■ **GOAL**: Repeat, without any change, the entries presented below.

======== PROVIDED DATA ========

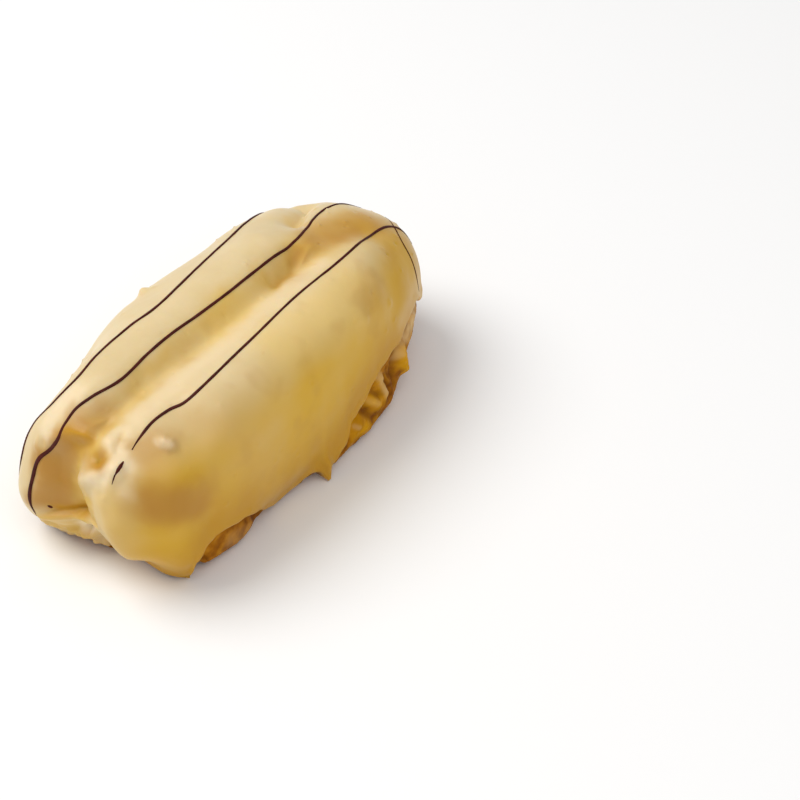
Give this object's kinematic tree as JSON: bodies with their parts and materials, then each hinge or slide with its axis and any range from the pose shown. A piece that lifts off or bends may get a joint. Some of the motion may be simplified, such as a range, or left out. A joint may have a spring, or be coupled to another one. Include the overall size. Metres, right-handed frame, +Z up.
{
  "type": "cream puff",
  "caption": "Oblong choux pastry bun under a pale yellow glaze with thin dark chocolate lines, bare crust showing below the glaze's edge.",
  "frame": {"origin": "centre of the puff's footprint, on the surface that it stands on", "axes": "+X along the puff towards its smoother far end, the ragged near end at -X; +Y across it, towards the side that the picture hides; +Z up"},
  "size_m": [0.1378, 0.062, 0.0507],
  "materials": {
    "crust": "baked choux crust, matte, golden brown",
    "glaze": "pale yellow banana-coloured glaze, smooth, satin"
  },
  "bodies": {
    "root": {"choux": "crust", "icing": "glaze"}
  },
  "joints": []
}
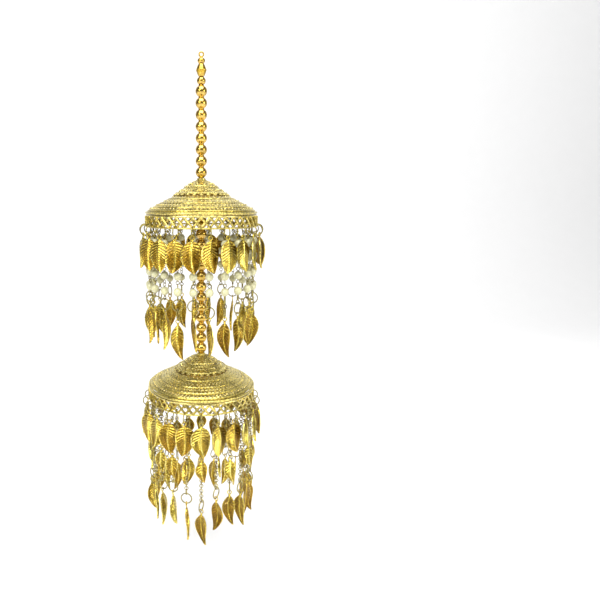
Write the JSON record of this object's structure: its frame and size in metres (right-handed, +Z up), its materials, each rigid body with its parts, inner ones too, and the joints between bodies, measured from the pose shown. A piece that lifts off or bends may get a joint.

========

■ **TASK OUTPUT**:
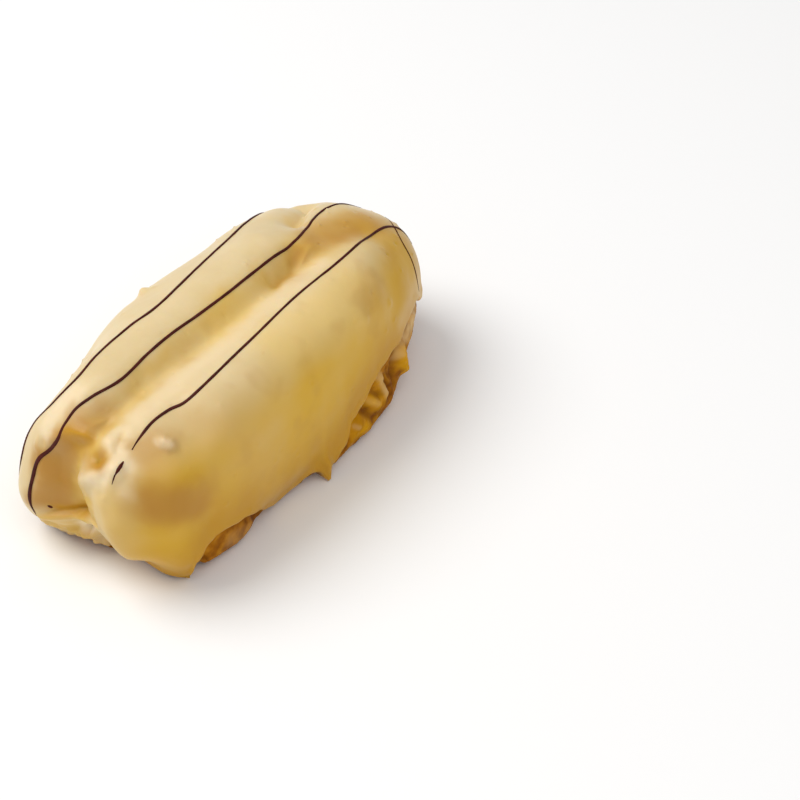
Give this object's kinematic tree as JSON: bodies with their parts and materials, then each hinge or slide with its axis and any range from the pose shown. A piece that lifts off or bends may get a joint. Some of the motion may be simplified, such as a range, or left out. A joint may have a spring, or be coupled to another one. Include the overall size. Metres, right-handed frame, +Z up.
{
  "type": "cream puff",
  "caption": "Oblong choux pastry bun under a pale yellow glaze with thin dark chocolate lines, bare crust showing below the glaze's edge.",
  "frame": {"origin": "centre of the puff's footprint, on the surface that it stands on", "axes": "+X along the puff towards its smoother far end, the ragged near end at -X; +Y across it, towards the side that the picture hides; +Z up"},
  "size_m": [0.1378, 0.062, 0.0507],
  "materials": {
    "crust": "baked choux crust, matte, golden brown",
    "glaze": "pale yellow banana-coloured glaze, smooth, satin"
  },
  "bodies": {
    "root": {"choux": "crust", "icing": "glaze"}
  },
  "joints": []
}
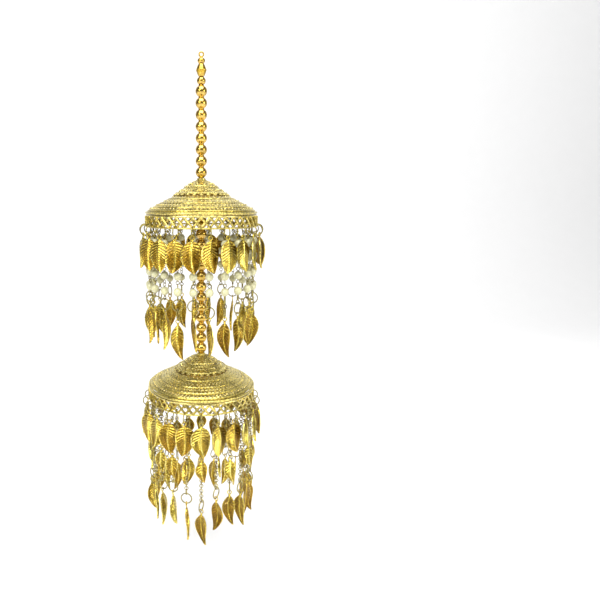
Write the JSON record of this object's structure: its frame and size in metres (right-handed, +Z up), its materials, each rigid body with its parts, inner ones too, and the joints between bodies, measured from the pose shown. A piece that lifts off or bends may get a joint.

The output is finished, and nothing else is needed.